═════ Supplied information ═════

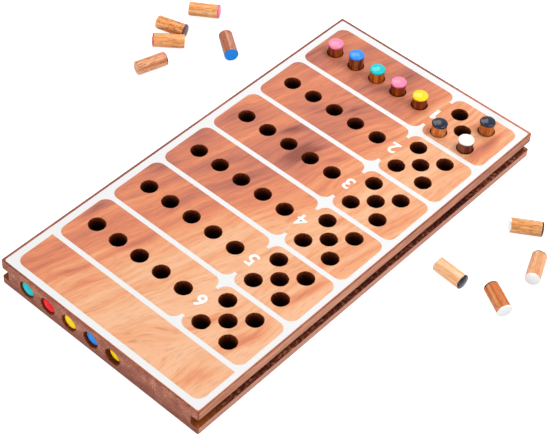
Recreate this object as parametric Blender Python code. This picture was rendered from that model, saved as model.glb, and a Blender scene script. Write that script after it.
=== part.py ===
"""Code-breaking peg game: a drilled hardwood board with its dowel pegs.

Metres, +Z up. The origin is the middle of the board's underside. Y runs along
the board, from the title end (-Y) to the end with row 1 (+Y).
"""

import math

import bmesh
import bpy
from mathutils import Matrix, Vector

for old in list(bpy.data.objects):
    bpy.data.objects.remove(old, do_unlink=True)

# Board
BOARD_WIDTH = 0.131
BOARD_THICKNESS = 0.0165
CORNER_RADIUS = 0.001
CORNER_STEPS = 3
EDGE_EASE = 0.0006

# Side grooves, sawn the full length, that the rails of a storage case could run in
GROOVE_DEPTH = 0.0048
GROOVE_HEIGHT = 0.0062
LOWER_LIP = 0.0046

# Rows of holes, counted from the far end. Row 1 stands a little nearer to row 2
# than the others do to each other, and the near end keeps room for a title.
ROW_COUNT = 6
FAR_MARGIN = 0.025
ROW_ONE_PITCH = 0.035
ROW_PITCH = 0.036
TITLE_MARGIN = 0.048
BOARD_LENGTH = FAR_MARGIN + ROW_ONE_PITCH + (ROW_COUNT - 2) * ROW_PITCH + TITLE_MARGIN

# Code holes, a line of five in each row, counted from the left edge
CODE_COUNT = 5
CODE_MARGIN = 0.0162
CODE_PITCH = 0.0147

# Key holes, five in each row set out like the five on a die
KEY_MARGIN = 0.027
KEY_SPREAD_X = 0.0087
KEY_SPREAD_Y = 0.0091
KEY_PATTERN_SHARES = ((0, 0), (-1, -1), (-1, 1), (1, -1), (1, 1))

# Secret holes, bored into the near end at half the board's thickness
SECRET_MARGIN = 0.0176
SECRET_PITCH = 0.0146

# Dowel pegs, cut to length, with painted ends dipped in thick paint
PEG_DIAMETER = 0.008
PEG_LENGTH = 0.0185
PEG_CHAMFER = 0.0004
DIP_ROUND = 0.0008
DIP_STEPS = 2
CROWN = 0.0005
CODE_DIP = 0.0018
KEY_DIP = 0.0014
PEG_SIDES = 20

# Bores, made with a drill whose point leaves a shallow cone
HOLE_CLEARANCE = 0.00035
HOLE_DIAMETER = PEG_DIAMETER + HOLE_CLEARANCE + HOLE_CLEARANCE
HOLE_SIDES = 20
DRILL_POINT = 0.0009
HOLE_FLOOR = 0.0044
HOLE_DEPTH = BOARD_THICKNESS - HOLE_FLOOR - DRILL_POINT

# A seated peg stands this far clear of its bore's floor, and a hidden peg lies
# up to this far below the end face
SEAT_GAP = 0.0003
SECRET_RECESS = 0.0016

# Cutters run this far past the surface that they open
OVERRUN = 0.002
# Points nearer than this are one point
MERGE = 0.000001
FULL_TURN = math.tau
# Turns a peg or a drill that points down into one that enters the near end
SECRET_TURN = Matrix.Rotation(FULL_TURN / 4, 4, "X")

# Row 1: each peg's colour, and its bore's depth as a share of HOLE_DEPTH
ROW_ONE_CODE_SHARES = (("pink", 1.0), ("blue", 0.91), ("teal", 1.0), ("pink", 0.99), ("yellow", 1.0))
# Colour, side in X and in Y of the middle key hole, and depth share
ROW_ONE_KEY_SHARES = (("black", -1, -1, 1.03), ("black", 1, 1, 0.99), ("white", 1, -1, 1.03))
# The secret code: colour, and how deep the peg lies as a share of SECRET_RECESS
SECRET_SHARES = (("teal", 0.15), ("red", 0.1), ("yellow", 0.3), ("blue", 0.55), ("yellow", 1.0))

# Table room that a loose peg needs beside its neighbour: its width, and a
# quarter of its length for the turn between the two
PEG_ROOM = PEG_DIAMETER + PEG_LENGTH / 4
# Loose pegs: name, colour of the lower and the upper end, side of the board,
# how far out from that side and how far back from the far end as shares of
# PEG_ROOM, and the way from lower to upper end in degrees from +X
LOOSE_PEG_SHARES = (
    ("loose_peg_pink", None, "pink", -1, 5.44, 3.05, 35.2),
    ("loose_peg_blue", None, "blue", -1, 3.05, 4.06, -35.4),
    ("loose_peg_plum", None, "plum", -1, 5.68, 4.9, 16.4),
    ("loose_peg_red_1", None, "red", -1, 5.16, 5.71, 220.8),
    ("loose_peg_red_2", None, "red", -1, 4.62, 7.28, 72.9),
    ("loose_key_peg_1", "white", "black", 1, 2.55, 3.65, 33.0),
    ("loose_key_peg_2", "white", "black", 1, 1.87, 7.73, -3.2),
    ("loose_key_peg_3", "black", "white", 1, 4.01, 7.48, -28.7),
    ("loose_key_peg_4", "black", "white", 1, 4.12, 5.14, -66.5),
)

COLOURS = {
    "pink": (0.93, 0.21, 0.34),
    "blue": (0.03, 0.26, 0.80),
    "teal": (0.02, 0.52, 0.42),
    "yellow": (0.94, 0.68, 0.01),
    "red": (0.90, 0.04, 0.06),
    "plum": (0.12, 0.06, 0.10),
    "black": (0.01, 0.01, 0.015),
    "white": (0.90, 0.90, 0.88),
}
BOARD_WOOD = (0.62, 0.29, 0.14)
PEG_WOOD = (0.72, 0.37, 0.15)


def material(name, colour, roughness):
    """Give a Principled material, made once for each name."""
    found = bpy.data.materials.get(name)
    if found:
        return found
    made = bpy.data.materials.new(name)
    made.use_nodes = True
    shader = made.node_tree.nodes["Principled BSDF"]
    shader.inputs["Base Color"].default_value = (*colour, 1)
    shader.inputs["Roughness"].default_value = roughness
    shader.inputs["Metallic"].default_value = 0
    return made


def wood(name, colour):
    return material(name, colour, roughness=0.55)


def lacquer(colour):
    return material("lacquer_" + colour, COLOURS[colour], roughness=0.2)


def new_object(name, bm, materials):
    """Close a bmesh into a named, smooth-shaded object."""
    mesh = bpy.data.meshes.new(name)
    bm.to_mesh(mesh)
    bm.free()
    for item in materials:
        mesh.materials.append(item)
    mesh.shade_smooth()
    mesh.set_sharp_from_angle(angle=math.radians(30))
    made = bpy.data.objects.new(name, mesh)
    bpy.context.collection.objects.link(made)
    return made


def turned(profile, sides):
    """Spin a profile of (radius, height) points into a closed solid."""
    bm = bmesh.new()
    verts = [bm.verts.new((radius, 0, height)) for radius, height in profile]
    edges = [bm.edges.new(pair) for pair in zip(verts, verts[1:])]
    bmesh.ops.spin(
        bm,
        geom=verts + edges,
        cent=(0, 0, 0),
        axis=(0, 0, 1),
        angle=FULL_TURN,
        steps=sides,
        use_merge=True,
    )
    bmesh.ops.remove_doubles(bm, verts=bm.verts, dist=MERGE)
    bmesh.ops.recalc_face_normals(bm, faces=bm.faces)
    return bm


# Pegs: cut dowel, an end either chamfered bare or crowned by its dip


def end_profile(dip):
    """Points of one end, from its middle to the full diameter, as (radius, depth)."""
    radius = PEG_DIAMETER / 2
    if not dip:
        return [(0, 0), (radius - PEG_CHAMFER, 0), (radius, PEG_CHAMFER)]
    points = [(0, 0)]
    for step in range(DIP_STEPS + 1):
        lean = FULL_TURN / 4 * step / DIP_STEPS
        across = radius - DIP_ROUND + DIP_ROUND * math.sin(lean)
        down = CROWN + DIP_ROUND - DIP_ROUND * math.cos(lean)
        points.append((across, down))
    points.append((radius, dip))
    return points


def peg(name, lower_colour, upper_colour):
    """A dowel peg that stands on the origin, its upper end at +Z."""
    dip = KEY_DIP if lower_colour else CODE_DIP
    lower = end_profile(dip if lower_colour else 0)
    upper = [(across, PEG_LENGTH - down) for across, down in end_profile(dip)]
    bm = turned(lower + upper[::-1], PEG_SIDES)
    materials = [wood("peg_wood", PEG_WOOD), lacquer(upper_colour)]
    if lower_colour:
        materials.append(lacquer(lower_colour))
    for face in bm.faces:
        middle = face.calc_center_median().z
        if middle > PEG_LENGTH - dip:
            face.material_index = 1
        elif lower_colour and middle < dip:
            face.material_index = 2
    return new_object(name, bm, materials)


# Board: slab with eased edges, then one cutter for its grooves and bores


def slab():
    size = Vector((BOARD_WIDTH, BOARD_LENGTH, BOARD_THICKNESS))
    place = Matrix.Translation((0, 0, BOARD_THICKNESS / 2)) @ Matrix.Diagonal((*size, 1))
    bm = bmesh.new()
    bmesh.ops.create_cube(bm, size=1, matrix=place)
    corners = [edge for edge in bm.edges if is_upright(edge)]
    bmesh.ops.bevel(
        bm, geom=corners, offset=CORNER_RADIUS, segments=CORNER_STEPS, profile=0.5, affect="EDGES"
    )
    rims = [edge for edge in bm.edges if not is_upright(edge)]
    bmesh.ops.bevel(bm, geom=rims, offset=EDGE_EASE, segments=1, profile=0.5, affect="EDGES")
    return new_object("board", bm, [wood("board_wood", BOARD_WOOD)])


def is_upright(edge):
    along = edge.verts[0].co - edge.verts[1].co
    return abs(along.z) > abs(along.x) + abs(along.y)


def bore_cutter(depth):
    """A drill's sweep, its mouth on the origin and its point down -Z."""
    radius = HOLE_DIAMETER / 2
    profile = [(0, -depth - DRILL_POINT), (radius, -depth), (radius, OVERRUN), (0, OVERRUN)]
    return turned(profile, HOLE_SIDES)


def groove_cutter(side):
    size = (GROOVE_DEPTH + OVERRUN, BOARD_LENGTH + OVERRUN + OVERRUN, GROOVE_HEIGHT)
    reach = BOARD_WIDTH / 2 - GROOVE_DEPTH + size[0] / 2
    place = Matrix.Translation((side * reach, 0, LOWER_LIP + GROOVE_HEIGHT / 2))
    bm = bmesh.new()
    bmesh.ops.create_cube(bm, size=1, matrix=place @ Matrix.Diagonal((*size, 1)))
    return bm


def join_into(whole, part, place):
    """Add a placed bmesh to another and free it."""
    bmesh.ops.transform(part, matrix=place, verts=part.verts)
    piece = bpy.data.meshes.new("piece")
    part.to_mesh(piece)
    part.free()
    whole.from_mesh(piece)
    bpy.data.meshes.remove(piece)


def row_y(row):
    """Rows count from 0, and all but the first are set out from the near end."""
    if row == 0:
        return BOARD_LENGTH / 2 - FAR_MARGIN
    return -BOARD_LENGTH / 2 + TITLE_MARGIN + (ROW_COUNT - 1 - row) * ROW_PITCH


def code_place(row, column):
    x = -BOARD_WIDTH / 2 + CODE_MARGIN + column * CODE_PITCH
    return Vector((x, row_y(row), BOARD_THICKNESS))


def key_place(row, side_x, side_y):
    x = BOARD_WIDTH / 2 - KEY_MARGIN + side_x * KEY_SPREAD_X
    return Vector((x, row_y(row) + side_y * KEY_SPREAD_Y, BOARD_THICKNESS))


def secret_place(column):
    x = -BOARD_WIDTH / 2 + SECRET_MARGIN + column * SECRET_PITCH
    return Vector((x, -BOARD_LENGTH / 2, BOARD_THICKNESS / 2))


def secret_depth(recess_share):
    return SECRET_RECESS * recess_share + PEG_LENGTH + SEAT_GAP


def drilled_board():
    board = slab()
    cuts = bmesh.new()
    for side in (-1, 1):
        join_into(cuts, groove_cutter(side), Matrix())
    for row in range(ROW_COUNT):
        for column in range(CODE_COUNT):
            share = ROW_ONE_CODE_SHARES[column][1] if row == 0 else 1
            place = Matrix.Translation(code_place(row, column))
            join_into(cuts, bore_cutter(HOLE_DEPTH * share), place)
        filled = {key[1:3]: key[3] for key in ROW_ONE_KEY_SHARES} if row == 0 else {}
        for sides in KEY_PATTERN_SHARES:
            share = filled.get(sides, 1)
            place = Matrix.Translation(key_place(row, *sides))
            join_into(cuts, bore_cutter(HOLE_DEPTH * share), place)
    for column, (colour, share) in enumerate(SECRET_SHARES):
        place = Matrix.Translation(secret_place(column)) @ SECRET_TURN
        join_into(cuts, bore_cutter(secret_depth(share)), place)
    cutter = new_object("cutter", cuts, [])
    cutter.hide_render = True
    cutter.display_type = "WIRE"
    boring = board.modifiers.new("bores_and_grooves", "BOOLEAN")
    boring.operation = "DIFFERENCE"
    boring.solver = "EXACT"
    boring.object = cutter
    return board


def seat(piece, mouth, turn, depth):
    """Stand a peg on the floor of a bore, SEAT_GAP clear of it."""
    piece.matrix_world = Matrix.Translation(mouth) @ turn @ Matrix.Translation((0, 0, SEAT_GAP - depth))


drilled_board()

for column, (colour, share) in enumerate(ROW_ONE_CODE_SHARES):
    piece = peg(f"code_peg_{column + 1}_{colour}", None, colour)
    seat(piece, code_place(0, column), Matrix(), HOLE_DEPTH * share)

for number, (colour, side_x, side_y, share) in enumerate(ROW_ONE_KEY_SHARES):
    other = "black" if colour == "white" else "white"
    piece = peg(f"key_peg_{number + 1}_{colour}", other, colour)
    seat(piece, key_place(0, side_x, side_y), Matrix(), HOLE_DEPTH * share)

for column, (colour, share) in enumerate(SECRET_SHARES):
    piece = peg(f"secret_peg_{column + 1}_{colour}", None, colour)
    seat(piece, secret_place(column), SECRET_TURN, secret_depth(share))

for name, lower_colour, upper_colour, side, out_share, back_share, degrees in LOOSE_PEG_SHARES:
    piece = peg(name, lower_colour, upper_colour)
    x = side * (BOARD_WIDTH / 2 + out_share * PEG_ROOM)
    y = BOARD_LENGTH / 2 - back_share * PEG_ROOM
    lying = Matrix.Rotation(math.radians(degrees), 4, "Z") @ Matrix.Rotation(FULL_TURN / 4, 4, "Y")
    place = Matrix.Translation((x, y, PEG_DIAMETER / 2)) @ lying
    piece.matrix_world = place @ Matrix.Translation((0, 0, -PEG_LENGTH / 2))
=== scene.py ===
# %% [markdown]
# # A code-breaking peg game in hardwood
# The real thing is one drilled board and a handful of dowel pegs with dipped
# ends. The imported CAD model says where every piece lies. This lesson loads it
# as a fixed frame, models a finer board, print and peg round each CAD solid, and
# gives each surface the wood or paint that the real one shows.

# %% Load the frame
import math

import bmesh
import bpy
from mathutils import Matrix, Vector, noise


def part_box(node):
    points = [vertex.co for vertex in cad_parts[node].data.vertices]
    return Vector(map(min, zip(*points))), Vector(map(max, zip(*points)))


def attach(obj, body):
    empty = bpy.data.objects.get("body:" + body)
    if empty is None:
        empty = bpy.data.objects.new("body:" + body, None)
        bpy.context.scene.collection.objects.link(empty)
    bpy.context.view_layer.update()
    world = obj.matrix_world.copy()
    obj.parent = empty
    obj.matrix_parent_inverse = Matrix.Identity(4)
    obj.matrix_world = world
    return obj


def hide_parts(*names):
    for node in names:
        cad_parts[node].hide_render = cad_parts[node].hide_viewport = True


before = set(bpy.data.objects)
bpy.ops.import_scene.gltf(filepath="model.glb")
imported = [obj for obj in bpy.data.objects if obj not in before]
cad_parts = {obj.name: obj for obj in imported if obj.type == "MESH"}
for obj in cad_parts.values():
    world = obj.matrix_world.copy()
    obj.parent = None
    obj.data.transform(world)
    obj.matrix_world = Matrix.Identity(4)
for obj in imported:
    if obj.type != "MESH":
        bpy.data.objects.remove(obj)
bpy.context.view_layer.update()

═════

- **What to do**
Only the lines from the line with "out_share, back_share, degrees" to the line with "# gives each", inclusive, are to be printed, exactly as they appear.

- **Solved problem**
for name, lower_colour, upper_colour, side, out_share, back_share, degrees in LOOSE_PEG_SHARES:
    piece = peg(name, lower_colour, upper_colour)
    x = side * (BOARD_WIDTH / 2 + out_share * PEG_ROOM)
    y = BOARD_LENGTH / 2 - back_share * PEG_ROOM
    lying = Matrix.Rotation(math.radians(degrees), 4, "Z") @ Matrix.Rotation(FULL_TURN / 4, 4, "Y")
    place = Matrix.Translation((x, y, PEG_DIAMETER / 2)) @ lying
    piece.matrix_world = place @ Matrix.Translation((0, 0, -PEG_LENGTH / 2))
=== scene.py ===
# %% [markdown]
# # A code-breaking peg game in hardwood
# The real thing is one drilled board and a handful of dowel pegs with dipped
# ends. The imported CAD model says where every piece lies. This lesson loads it
# as a fixed frame, models a finer board, print and peg round each CAD solid, and
# gives each surface the wood or paint that the real one shows.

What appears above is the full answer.